* [PROVIDED DATA]

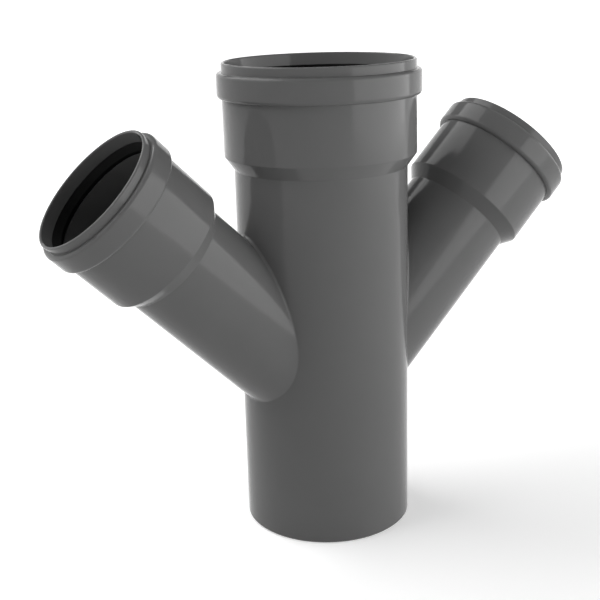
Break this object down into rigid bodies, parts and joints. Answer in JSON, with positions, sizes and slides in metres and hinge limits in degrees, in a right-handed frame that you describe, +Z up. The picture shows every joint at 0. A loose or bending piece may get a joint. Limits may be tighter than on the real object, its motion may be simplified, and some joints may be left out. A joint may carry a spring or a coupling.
{
  "type": "double wye",
  "caption": "Drain pipe fitting: a straight run with a plain spigot, slanted side branches opposite each other, and push-fit sockets with lip seals.",
  "frame": {"origin": "centre of the spigot's end face, which is the bottom of the part", "axes": "+Z up the run towards its socket, +X towards the right branch, both branches in the XZ plane"},
  "size_m": [0.3646, 0.128, 0.3044],
  "materials": {
    "grey_plastic": "smooth moulded plastic with a soft gloss",
    "black_rubber": "matt black moulded rubber"
  },
  "bodies": {
    "root": {"body": "grey_plastic", "run_seal": "black_rubber", "left_branch_seal": "black_rubber", "right_branch_seal": "black_rubber"}
  },
  "joints": []
}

* [WHAT TO PRODUCE]
Pull out all lines of the data with the string "frame".

* [OUTPUT OF THE TASK]
Break this object down into rigid bodies, parts and joints. Answer in JSON, with positions, sizes and slides in metres and hinge limits in degrees, in a right-handed frame that you describe, +Z up. The picture shows every joint at 0. A loose or bending piece may get a joint. Limits may be tighter than on the real object, its motion may be simplified, and some joints may be left out. A joint may carry a spring or a coupling.
  "frame": {"origin": "centre of the spigot's end face, which is the bottom of the part", "axes": "+Z up the run towards its socket, +X towards the right branch, both branches in the XZ plane"},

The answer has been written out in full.